Возникает вопрос о техническом термине, который удобно употреблять повсеместно. В самом деле, термин «национал-социалист» и разные производные от него (национал-социалисты, национал-социалистический и т.п.) слишком длинны и поэтому их неудобно использовать постоянно. Предлагаю, например, оценить следующую фразу: «Мы — русские национал-социалисты, стоя на позициях идеологии национал-социализма, желаем построения в России национал-социалистического государства». Такую фразу тяжело произносить и не менее тяжело писать. Нужна какая-то эквивалентная замена. Какой сокращённый термин выбрать? Термин «Наци» очень неплох для целей постоянного употребления, для чего, собственно, он и был выдуман Гитлером. Однако, Наци — это именно немецкие национал-социалисты, поэтому использовать этот термин для обозначения русского национал-социалистического движения будет ошибкой.
Как же быть? Какой термин должен использовать национал-социалист в повседневной практике? Но мы уже имеем отличный термин, который возник «сам собой» в среде стихийных национал-социалистов в середине 90-х годов — Энэс (НС). Этот термин, во-первых, является простой аббревиатурой от «национал-социализм», а потому не требует дополнительных разъяснений; во-вторых — очень короткий, ёмкий и легко воспроизводимый как на письме, так и устно; в-третьих, если термин «национал-социалист» временами действительно вызывает у обывателя некие мрачные ассоциации, то НС не вызывает ровным счётом никаких неприятных эмоций; в-четвёртых, термин «энэс» (НС) уже активно употребляется в массе национал-социалистов, а потому не будет восприниматься как нечто искусственно навязываемое; в-пятых, являясь уже достаточно устоявшимся (традиционным), этот термин в тоже время выглядит весьма новаторским, что весьма существенно, когда речь идёт об идентификации революционного движения, претендующего на обновление государства.

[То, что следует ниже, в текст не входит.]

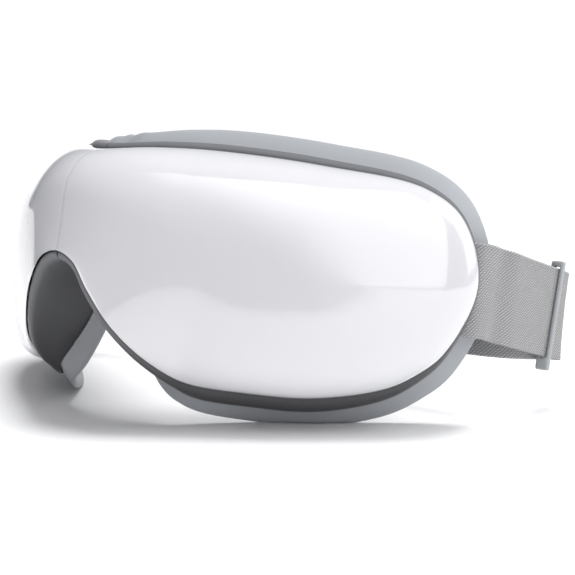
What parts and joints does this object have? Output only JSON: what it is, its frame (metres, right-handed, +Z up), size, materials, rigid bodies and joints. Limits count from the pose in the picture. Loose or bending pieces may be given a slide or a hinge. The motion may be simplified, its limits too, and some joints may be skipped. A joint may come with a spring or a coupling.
{
  "type": "eye massager mask",
  "caption": "Folding visor-shaped eye massager with glossy front shells, a soft face rim, padded eye linings and an elastic head strap with a slider buckle.",
  "frame": {"origin": "under the middle of the whole part's box, on the surface that the lower rim stands on", "axes": "+X towards the wearer's left, -Y is the mask's front, +Z up"},
  "size_m": [0.2076, 0.1394, 0.0921],
  "materials": {
    "gloss_shell": "glossy white injection-moulded shell",
    "grey_frame": "satin dark grey moulded frame",
    "soft_rim": "matte cool grey soft-touch rim",
    "lining_fabric": "soft breathable knit over foam",
    "strap_webbing": "grey elastic webbing with a diagonal twill",
    "buckle_plastic": "satin cool grey moulded plastic",
    "button_plastic": "satin grey button cap",
    "works_plastic": "black moulded plastic",
    "steel": "plain steel",
    "brass": "turned brass",
    "clear_plastic": "milky flexible plastic",
    "heating_film": "amber flexible film",
    "cell_wrap": "blue shrink wrap",
    "board": "green circuit board"
  },
  "bodies": {
    "left_half": {"left_front_shell": "gloss_shell", "left_side_frame": "grey_frame", "left_face_rim": "soft_rim", "left_eye_lining": "lining_fabric", "left_strap_anchor": "buckle_plastic", "left_carrier_plate": "works_plastic", "left_speaker": "works_plastic", "left_plate_screw_1": "steel", "left_plate_screw_2": "steel", "left_plate_screw_3": "steel", "left_hinge_leaf": "steel", "left_vibration_motor": "steel", "left_air_bag": "clear_plastic", "left_heating_film": "heating_film", "hinge_pin": "steel", "battery_pack": "cell_wrap", "air_pump_head": "works_plastic", "air_pump_motor": "steel", "solenoid_valve": "steel", "air_tube_left": "clear_plastic", "air_tube_across": "clear_plastic", "ribbon_cable": "heating_film", "strap_outer_run": "strap_webbing", "strap_return_run": "strap_webbing"},
    "right_half": {"right_front_shell": "gloss_shell", "right_side_frame": "grey_frame", "right_face_rim": "soft_rim", "right_eye_lining": "lining_fabric", "right_strap_anchor": "buckle_plastic", "right_carrier_plate": "works_plastic", "right_speaker": "works_plastic", "right_plate_screw_1": "steel", "right_plate_screw_2": "steel", "right_plate_screw_3": "steel", "right_hinge_leaf": "steel", "right_vibration_motor": "steel", "right_air_bag": "clear_plastic", "right_heating_film": "heating_film", "main_board": "board", "board_driver_chip": "works_plastic", "board_radio_chip": "works_plastic", "button_switch": "works_plastic", "indicator_light": "clear_plastic", "charging_port": "steel"},
    "power_button": {"power_button": "button_plastic"},
    "slider_buckle": {"slider_buckle": "buckle_plastic"},
    "valve_plunger": {"valve_plunger": "steel"},
    "left_vibration_weight": {"left_vibration_weight": "brass"},
    "right_vibration_weight": {"right_vibration_weight": "brass"}
  },
  "joints": [
    {"name": "fold_hinge", "type": "hinge", "parent": "left_half", "child": "right_half", "pos_m": [-0.00147, -0.03019, 0.0666], "axis": [0, -0.134, -0.991], "range_deg": [0, 95], "deforming": ["strap_return_run", "air_tube_across", "ribbon_cable"]},
    {"name": "power_button_press", "type": "slide", "parent": "right_half", "child": "power_button", "axis": [0.1314, -0.2555, -0.9578], "range_m": [0, 0.0006], "stiffness_N_per_m": 900, "springref_m": -0.0006},
    {"name": "buckle_adjust", "type": "slide", "parent": "left_half", "child": "slider_buckle", "axis": [0.0301, 0.9675, -0.2512], "range_m": [-0.018, 0]},
    {"name": "valve_plunger_slide", "type": "slide", "parent": "left_half", "child": "valve_plunger", "axis": [-0.744, -0.6621, 0.0895], "range_m": [0, 0.0008], "stiffness_N_per_m": 150, "springref_m": -0.0005},
    {"name": "left_weight_spin", "type": "hinge", "parent": "left_half", "child": "left_vibration_weight", "pos_m": [0.02976, -0.04579, 0.06366], "axis": [0, -0.134, -0.991], "continuous": true},
    {"name": "right_weight_spin", "type": "hinge", "parent": "right_half", "child": "right_vibration_weight", "pos_m": [-0.03271, -0.04579, 0.06366], "axis": [0, -0.134, -0.991], "continuous": true}
  ]
}
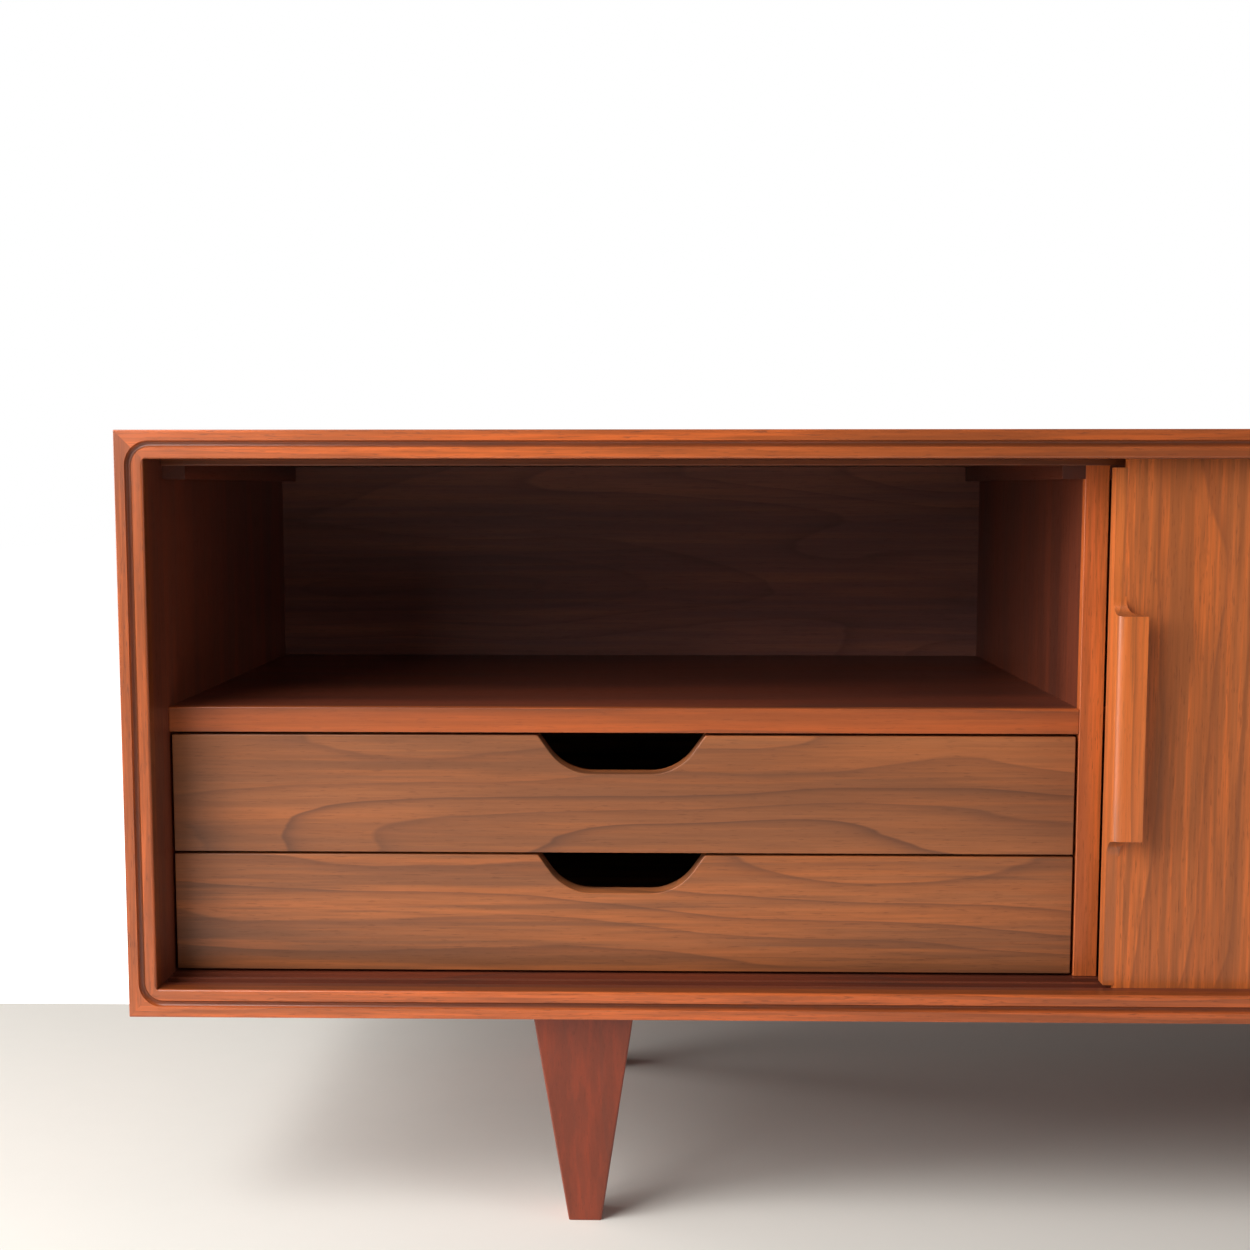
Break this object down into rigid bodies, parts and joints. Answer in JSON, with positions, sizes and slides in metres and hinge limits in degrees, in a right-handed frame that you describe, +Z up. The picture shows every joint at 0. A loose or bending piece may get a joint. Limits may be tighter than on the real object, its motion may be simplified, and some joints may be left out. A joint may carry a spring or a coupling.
{
  "type": "sideboard buffet",
  "caption": "Long low walnut sideboard with a rimmed mitred case, an open bay over inset drawers with scooped hand holds, bypass sliding doors and square tapered legs.",
  "frame": {"origin": "on the floor, under the middle of the case", "axes": "+Z up, +X along the case towards the door end, +Y towards the back; the drawers open towards -Y"},
  "size_m": [1.829, 0.457, 0.642],
  "materials": {
    "case_walnut": "oiled walnut veneer, satin, warm red-brown",
    "lipping_walnut": "solid walnut edge, satin, orange-red brown",
    "drawer_walnut": "figured walnut, satin, tan-brown with grey-brown streaks",
    "door_walnut": "figured walnut veneer with vertical grain, satin",
    "inner_wood": "plain sanded secondary hardwood",
    "back_walnut": "dark walnut-faced plywood",
    "leg_walnut": "solid walnut, satin, red-brown",
    "steel": "plain steel fasteners",
    "brass": "brass shelf pins"
  },
  "bodies": {
    "case": {"back_panel": "back_walnut", "back_panel_screws": "steel", "bay_left_cleat": "case_walnut", "bay_right_cleat": "case_walnut", "bay_shelf": "case_walnut", "bay_shelf_dowels": "inner_wood", "bay_shelf_lipping": "lipping_walnut", "bottom_lipping": "lipping_walnut", "bottom_panel": "case_walnut", "cleat_screws": "steel", "corner_splines": "inner_wood", "cupboard_left_cleat": "case_walnut", "cupboard_right_cleat": "case_walnut", "cupboard_shelf": "case_walnut", "cupboard_shelf_lipping": "lipping_walnut", "divider": "case_walnut", "divider_dowels": "inner_wood", "divider_lipping": "lipping_walnut", "front_left_leg": "leg_walnut", "front_right_leg": "leg_walnut", "left_runner_screws": "steel", "left_side_lipping": "lipping_walnut", "left_side_panel": "case_walnut", "leg_bolts": "steel", "lower_left_runner": "inner_wood", "lower_right_runner": "inner_wood", "rear_left_leg": "leg_walnut", "rear_right_leg": "leg_walnut", "right_runner_screws": "steel", "right_side_lipping": "lipping_walnut", "right_side_panel": "case_walnut", "shelf_pins": "brass", "top_lipping": "lipping_walnut", "top_panel": "case_walnut", "top_track_lip": "lipping_walnut", "upper_left_runner": "inner_wood", "upper_right_runner": "inner_wood"},
    "upper_drawer": {"upper_drawer_back": "inner_wood", "upper_drawer_front": "drawer_walnut", "upper_drawer_left_side": "inner_wood", "upper_drawer_right_side": "inner_wood", "upper_drawer_tray": "inner_wood"},
    "lower_drawer": {"lower_drawer_back": "inner_wood", "lower_drawer_front": "drawer_walnut", "lower_drawer_left_side": "inner_wood", "lower_drawer_right_side": "inner_wood", "lower_drawer_tray": "inner_wood"},
    "left_door": {"left_door_edging": "door_walnut", "left_door_panel": "door_walnut", "left_door_stile": "door_walnut"},
    "right_door": {"right_door_edging": "door_walnut", "right_door_panel": "door_walnut", "right_door_stile": "door_walnut"}
  },
  "joints": [
    {"name": "upper_drawer_slide", "type": "slide", "parent": "case", "child": "upper_drawer", "axis": [0, -1, 0], "range_m": [0, 0.28]},
    {"name": "lower_drawer_slide", "type": "slide", "parent": "case", "child": "lower_drawer", "axis": [0, -1, 0], "range_m": [0, 0.28]},
    {"name": "left_door_slide", "type": "slide", "parent": "case", "child": "left_door", "axis": [1, 0, 0], "range_m": [0, 0.508]},
    {"name": "right_door_slide", "type": "slide", "parent": "case", "child": "right_door", "axis": [-1, 0, 0], "range_m": [0, 0.508]}
  ]
}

Наконец, использование ёмкой аббревиатуры в качестве обозначения политического движения и его членов восходит к русской традиции начала XX века. Именно тогда появились такие, вошедшие в русский язык, аббревиатуры, как кадеты (к-д — конституционные демократы) и эсеры (с-р — социалисты-революционеры). И если у национал-социализма нет и не может быть какой-либо идеологической связи с мировоззрением кадетов, то идеология правых эсеров была провозвестницей русского фашизма. И не случайно видимо Адольф Гитлер в 1919 году, ещё до вступления в ДАП, всерьёз подумывал: не создать ли ему немецкую партию социалистов-революционеров. Кроме того, сам факт того, что термины «кадеты» и «эсеры» выдержали вековую проверку временем, внушают надежду на то, что и термин «энэс» также будет воспринят русской языковой традицией.

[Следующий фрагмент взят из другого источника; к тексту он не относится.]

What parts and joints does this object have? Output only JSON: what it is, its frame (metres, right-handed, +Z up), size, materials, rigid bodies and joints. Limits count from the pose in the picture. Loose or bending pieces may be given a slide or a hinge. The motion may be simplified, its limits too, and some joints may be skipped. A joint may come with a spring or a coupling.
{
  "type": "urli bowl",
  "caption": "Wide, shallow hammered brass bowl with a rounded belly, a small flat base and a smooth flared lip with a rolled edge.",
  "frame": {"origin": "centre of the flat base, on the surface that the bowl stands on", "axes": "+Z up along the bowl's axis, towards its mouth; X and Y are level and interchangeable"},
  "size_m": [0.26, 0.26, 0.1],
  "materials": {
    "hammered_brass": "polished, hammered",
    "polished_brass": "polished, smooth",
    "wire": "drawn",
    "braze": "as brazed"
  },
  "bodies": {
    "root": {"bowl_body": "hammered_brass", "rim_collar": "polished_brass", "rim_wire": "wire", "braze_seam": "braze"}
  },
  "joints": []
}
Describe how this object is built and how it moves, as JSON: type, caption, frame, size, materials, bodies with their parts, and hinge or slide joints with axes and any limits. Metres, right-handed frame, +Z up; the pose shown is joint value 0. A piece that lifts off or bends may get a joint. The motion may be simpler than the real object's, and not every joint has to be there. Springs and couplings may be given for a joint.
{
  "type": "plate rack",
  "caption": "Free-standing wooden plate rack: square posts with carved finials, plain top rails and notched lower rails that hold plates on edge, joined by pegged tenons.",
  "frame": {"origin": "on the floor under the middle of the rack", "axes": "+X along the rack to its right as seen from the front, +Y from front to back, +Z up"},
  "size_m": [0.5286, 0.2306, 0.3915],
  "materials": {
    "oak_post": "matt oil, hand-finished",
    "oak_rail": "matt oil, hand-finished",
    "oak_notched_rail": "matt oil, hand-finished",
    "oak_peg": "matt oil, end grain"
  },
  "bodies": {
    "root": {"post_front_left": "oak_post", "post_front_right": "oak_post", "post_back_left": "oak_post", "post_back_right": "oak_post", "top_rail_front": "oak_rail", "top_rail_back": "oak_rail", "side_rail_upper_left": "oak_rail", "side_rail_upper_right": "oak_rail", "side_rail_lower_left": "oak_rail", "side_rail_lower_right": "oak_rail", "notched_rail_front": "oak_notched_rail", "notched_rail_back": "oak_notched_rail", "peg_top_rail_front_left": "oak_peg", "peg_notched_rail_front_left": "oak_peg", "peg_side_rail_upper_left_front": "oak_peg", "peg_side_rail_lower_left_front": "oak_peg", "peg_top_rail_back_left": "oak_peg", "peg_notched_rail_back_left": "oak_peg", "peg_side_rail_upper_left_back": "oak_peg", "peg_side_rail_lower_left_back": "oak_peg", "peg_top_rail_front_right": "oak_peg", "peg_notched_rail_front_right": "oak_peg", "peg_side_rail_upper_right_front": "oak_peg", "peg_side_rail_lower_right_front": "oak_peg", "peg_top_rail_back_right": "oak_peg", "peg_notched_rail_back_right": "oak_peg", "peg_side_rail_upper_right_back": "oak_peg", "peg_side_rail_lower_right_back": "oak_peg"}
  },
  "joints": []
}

Таким образом, мы должны, путём постоянного употребления ввести в активный словарь русского языка термин «энэс». Произносится: «эн-Эс», с ударением на втором слоге; пишется — НС или нс (нс-идеология, нс-движение, я — НС и т.д.). Таким образом мы — НС — отныне присваиваем себе право «опечатывать звуком всякую вещь». Будущее принадлежит нам!